All this is enough to make it clear that Temple has a big challenge in engaging the community, given a history — which is really the city’s history — of running roughshod over it. At the same time, when Patrick O’Connor is asked, for example, about gentrification in the neighborhood, about longtime residents being forced out to make way for Temple student housing, he shrugs: “What can I do about that? It’s developers.” Developers, that is, with a 10-year city tax abatement, catering to students Temple has brought to North Philly.

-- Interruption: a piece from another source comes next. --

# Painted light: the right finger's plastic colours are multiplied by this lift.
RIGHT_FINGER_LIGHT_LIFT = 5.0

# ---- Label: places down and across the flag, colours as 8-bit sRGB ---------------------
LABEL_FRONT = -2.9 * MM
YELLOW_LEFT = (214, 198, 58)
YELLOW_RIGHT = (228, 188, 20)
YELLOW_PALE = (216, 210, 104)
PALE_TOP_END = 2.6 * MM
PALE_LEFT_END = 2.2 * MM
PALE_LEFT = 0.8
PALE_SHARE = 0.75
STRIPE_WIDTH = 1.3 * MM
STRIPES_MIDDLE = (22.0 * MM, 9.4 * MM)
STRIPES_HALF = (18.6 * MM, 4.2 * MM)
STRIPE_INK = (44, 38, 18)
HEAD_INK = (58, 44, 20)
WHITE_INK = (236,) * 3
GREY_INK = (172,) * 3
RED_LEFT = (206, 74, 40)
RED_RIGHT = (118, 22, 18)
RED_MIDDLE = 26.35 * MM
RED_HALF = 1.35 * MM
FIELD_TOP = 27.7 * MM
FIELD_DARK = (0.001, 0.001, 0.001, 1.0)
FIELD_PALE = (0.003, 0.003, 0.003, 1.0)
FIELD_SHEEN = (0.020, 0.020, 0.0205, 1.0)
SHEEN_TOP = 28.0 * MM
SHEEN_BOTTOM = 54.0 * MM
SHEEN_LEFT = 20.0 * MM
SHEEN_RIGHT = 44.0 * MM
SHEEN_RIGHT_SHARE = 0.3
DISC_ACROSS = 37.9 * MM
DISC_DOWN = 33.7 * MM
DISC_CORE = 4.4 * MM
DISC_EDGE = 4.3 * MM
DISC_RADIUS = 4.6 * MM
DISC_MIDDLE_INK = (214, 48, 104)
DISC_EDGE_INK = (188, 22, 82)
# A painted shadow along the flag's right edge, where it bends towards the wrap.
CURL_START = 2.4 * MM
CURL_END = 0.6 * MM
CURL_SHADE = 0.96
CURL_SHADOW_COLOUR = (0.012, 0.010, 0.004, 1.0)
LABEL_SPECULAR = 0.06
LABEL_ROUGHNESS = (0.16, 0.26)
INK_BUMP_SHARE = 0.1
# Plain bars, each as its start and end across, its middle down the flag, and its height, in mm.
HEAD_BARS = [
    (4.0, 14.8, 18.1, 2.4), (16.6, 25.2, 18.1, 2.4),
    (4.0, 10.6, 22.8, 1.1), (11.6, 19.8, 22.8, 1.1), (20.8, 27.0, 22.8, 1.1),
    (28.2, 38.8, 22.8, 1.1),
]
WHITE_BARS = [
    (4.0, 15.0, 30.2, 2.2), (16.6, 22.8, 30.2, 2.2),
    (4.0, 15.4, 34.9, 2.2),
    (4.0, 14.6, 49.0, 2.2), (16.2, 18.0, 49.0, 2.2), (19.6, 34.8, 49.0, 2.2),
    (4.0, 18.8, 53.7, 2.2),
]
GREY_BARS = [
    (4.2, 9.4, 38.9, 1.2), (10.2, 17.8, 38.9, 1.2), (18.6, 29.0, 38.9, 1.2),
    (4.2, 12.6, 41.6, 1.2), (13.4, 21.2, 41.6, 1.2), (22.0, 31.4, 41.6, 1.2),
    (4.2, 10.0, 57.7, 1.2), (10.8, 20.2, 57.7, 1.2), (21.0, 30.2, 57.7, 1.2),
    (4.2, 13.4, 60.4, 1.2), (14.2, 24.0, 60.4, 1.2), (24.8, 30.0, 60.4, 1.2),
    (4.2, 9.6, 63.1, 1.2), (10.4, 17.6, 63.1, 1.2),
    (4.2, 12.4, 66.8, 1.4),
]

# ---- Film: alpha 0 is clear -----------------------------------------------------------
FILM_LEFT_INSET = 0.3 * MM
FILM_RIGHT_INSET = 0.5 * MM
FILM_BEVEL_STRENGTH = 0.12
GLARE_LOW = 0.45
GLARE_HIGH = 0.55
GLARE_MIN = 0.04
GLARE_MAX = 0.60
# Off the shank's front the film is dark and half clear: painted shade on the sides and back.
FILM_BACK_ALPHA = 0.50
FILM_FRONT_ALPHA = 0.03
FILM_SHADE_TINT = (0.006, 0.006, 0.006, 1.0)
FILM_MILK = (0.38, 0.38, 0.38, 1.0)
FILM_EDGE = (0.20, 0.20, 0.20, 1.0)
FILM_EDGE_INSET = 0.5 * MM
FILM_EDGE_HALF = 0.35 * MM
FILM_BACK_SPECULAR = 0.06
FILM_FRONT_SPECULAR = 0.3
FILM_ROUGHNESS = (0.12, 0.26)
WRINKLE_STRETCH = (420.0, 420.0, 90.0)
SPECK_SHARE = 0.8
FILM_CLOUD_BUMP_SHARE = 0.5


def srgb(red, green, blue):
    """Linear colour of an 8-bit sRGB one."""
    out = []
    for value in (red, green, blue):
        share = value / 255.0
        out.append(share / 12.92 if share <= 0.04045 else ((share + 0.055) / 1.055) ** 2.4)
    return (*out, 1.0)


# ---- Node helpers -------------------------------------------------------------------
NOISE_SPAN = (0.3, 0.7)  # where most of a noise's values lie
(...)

There is one more concern, among some on the faculty, particularly, which is that Temple is no longer doing enough for students who come there needing support, academically and otherwise. Faculty point to the closing of the Conwell Center and the end three years ago of the Summer Bridge Program; both helped new students transition to college. “The problem with being the first in your family to go,” says a longtime Fox School professor, “is that your first failure can send you on a downward spiral — those students need mentoring and counseling. Temple makes some noise about that but does nothing that I’ve seen that’s systemic.” Which goes back, once again, to confusion about just what sort of school Temple has become and how true to its original mission it stays. “It’s a matter of where you put your resources,” says Barbara Ferman, a political science professor. “We’re trying to get more honors kids — but do you support kids who need it more, or kids who can really fly? I’d like to see that more balanced. It’s easy for some kids to get lost here, to fall through the cracks.”
Temple University is at something of a turning point. That’s what the embarrassing problems that have popped up in the past few years — Bill Cosby hanging around far too long, Neil Theobald’s sudden ouster, the town/gown fight over a new stadium, the Fox School scandal — tell us. All of those crises offer a peek, in one way or another, into how Temple is being led. That makes it easy — perhaps too easy, now that the end of his tenure as board chair is in sight — to make Patrick O’Connor the fall guy in this, to conclude that he’s taken Temple in the wrong direction, to see him as a 75-year-old white man of considerable success who just doesn’t get it. Doesn’t get, that is, how others view Temple. Doesn’t see where Temple should be going, or how it should be fulfilling its mission.
But consider: O’Connor first joined the board in 1971, at 28 — the youngest trustee in the board’s history, appointed by Martin Murray, the president pro tempore of the state Senate. O’Connor laughs that he didn’t even know where Temple was, that “Murray was trying to make me a player in Philadelphia.” He left the board in 1984, but board chair Howard Gittis brought him back in 2001, and O’Connor became chairman in 2009. That’s 30 years that O’Connor has served Temple University.
Which is a hell of a lot of board meetings to sit through. Can we give him that, at least? Or even this:
“Temple takes care of kids,” O’Connor says when he burrows down into what he thinks the school’s mission really is. “We’re a family that takes care of kids that are like young Patrick O’Connors. They don’t look like me. Some have no parents; some have single parents. They come here — some become transformed. This is America. If I could take America, with all its problems, and bring them to Temple, you’d have no headlines. And what we do is educate these kids. We go to those commencements — and I could get emotional — and I look at those parents, first-generation kids getting a degree … It’s why I’m here.”
Patrick O’Connor’s passion is clear, but much has changed over his time at Temple. When O’Connor’s retirement was announced in October, his loyal sidekick, Dick Englert, promised that new board chair Mitchell Morgan will continue O’Connor’s legacy of promoting growth and national prominence. But that raises the fundamental question the university is now facing: Does that vision for Temple really hold the key to success for everyone?
Published as “Can Temple Find Its Way?” in the November 2018 issue of Philadelphia magazine.